In full and without alteration, repeat the material.

_Data section_
------------------------------------------------

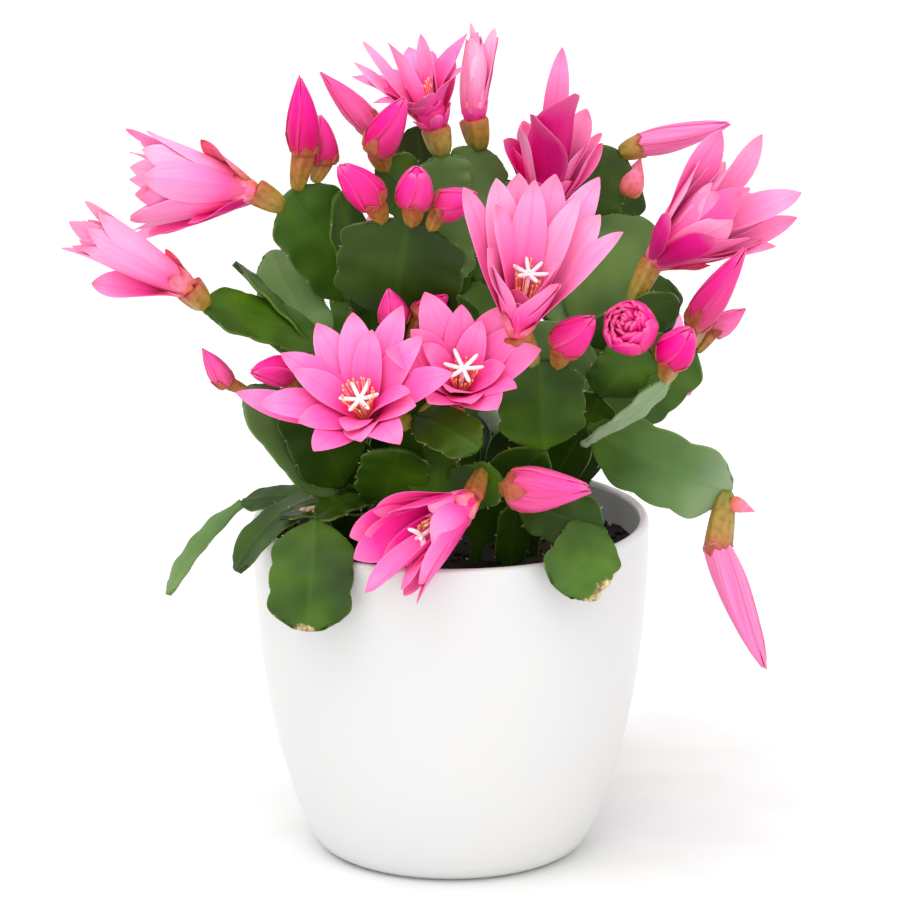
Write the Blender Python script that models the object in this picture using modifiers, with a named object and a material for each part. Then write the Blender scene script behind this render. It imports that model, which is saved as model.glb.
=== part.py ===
"""An easter cactus in flower, in a white glazed pot.

The pot's flat foot rests on the ground plane, with its axis on the world's Z axis.
The front of the plant looks along -Y. Every leafy stem, bloom, bud and stigma is an object of its own.
"""

import math
import random

import bmesh
import bpy
from mathutils import Matrix, Quaternion, Vector, noise

MM = 0.001

# Pot, in metres
POT_HEIGHT = 0.120
RIM_RADIUS = 0.0693
FOOT_RADIUS = 0.0445
WALL = 0.0034
FLOOR = 0.006
POT_SIDES = 34

# Soil, in metres, and the holes that the stems stand in, in mm
SOIL_LEVEL = 0.108
SOIL_MIDDLE_RADIUS = 0.032
SOIL_LUMPS = 0.0018
LUMPS_PER_METRE = 90
CLEARANCE = 0.0003
HOLE_SIDES = 6
HOLE_RADIUS = 4.2
HOLE_TOP = 4.0
ROOT_DEPTH = 6.0

# Leafy stems, in mm
PAD_THICKNESS = 2.1
STALK_HALF_WIDTH = 2.3
STALK_FLATNESS = 0.7
STALK_RISE = 0.42
PAD_CURL = 0.10
FORK_AT = 0.90
FORK_ASIDE = 0.4
OVARY_SIDES = 5
OVARY_RADIUS = 4.3

# Blooms and buds, in mm
TUBE_SIDES = 6
PETAL_THICKNESS = 1.0
PETAL_CURL = 0.24
PETALS_START = 1.2
MIDDLE_AT = 0.48
BUD_SIDES = 8
BUD_TWIST = 0.9
STIGMA_FOOT = 8.0
STIGMA_LOBES = 5
STYLE_RADIUS = 0.9
LOBE_LENGTH = 5.6
LOBE_NOTCH = 1.5
LOBE_RISE = 0.35
LOBE_HALF_THICKNESS = 0.45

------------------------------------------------

_Right answer_
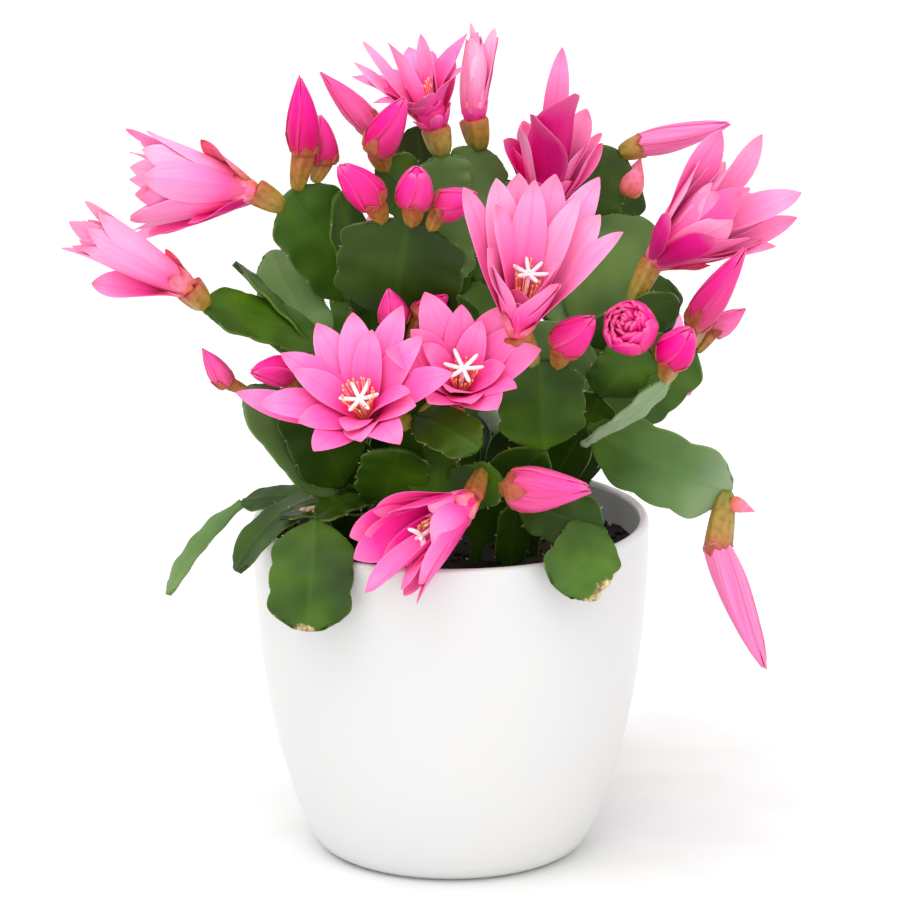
Write the Blender Python script that models the object in this picture using modifiers, with a named object and a material for each part. Then write the Blender scene script behind this render. It imports that model, which is saved as model.glb.
=== part.py ===
"""An easter cactus in flower, in a white glazed pot.

The pot's flat foot rests on the ground plane, with its axis on the world's Z axis.
The front of the plant looks along -Y. Every leafy stem, bloom, bud and stigma is an object of its own.
"""

import math
import random

import bmesh
import bpy
from mathutils import Matrix, Quaternion, Vector, noise

MM = 0.001

# Pot, in metres
POT_HEIGHT = 0.120
RIM_RADIUS = 0.0693
FOOT_RADIUS = 0.0445
WALL = 0.0034
FLOOR = 0.006
POT_SIDES = 34

# Soil, in metres, and the holes that the stems stand in, in mm
SOIL_LEVEL = 0.108
SOIL_MIDDLE_RADIUS = 0.032
SOIL_LUMPS = 0.0018
LUMPS_PER_METRE = 90
CLEARANCE = 0.0003
HOLE_SIDES = 6
HOLE_RADIUS = 4.2
HOLE_TOP = 4.0
ROOT_DEPTH = 6.0

# Leafy stems, in mm
PAD_THICKNESS = 2.1
STALK_HALF_WIDTH = 2.3
STALK_FLATNESS = 0.7
STALK_RISE = 0.42
PAD_CURL = 0.10
FORK_AT = 0.90
FORK_ASIDE = 0.4
OVARY_SIDES = 5
OVARY_RADIUS = 4.3

# Blooms and buds, in mm
TUBE_SIDES = 6
PETAL_THICKNESS = 1.0
PETAL_CURL = 0.24
PETALS_START = 1.2
MIDDLE_AT = 0.48
BUD_SIDES = 8
BUD_TWIST = 0.9
STIGMA_FOOT = 8.0
STIGMA_LOBES = 5
STYLE_RADIUS = 0.9
LOBE_LENGTH = 5.6
LOBE_NOTCH = 1.5
LOBE_RISE = 0.35
LOBE_HALF_THICKNESS = 0.45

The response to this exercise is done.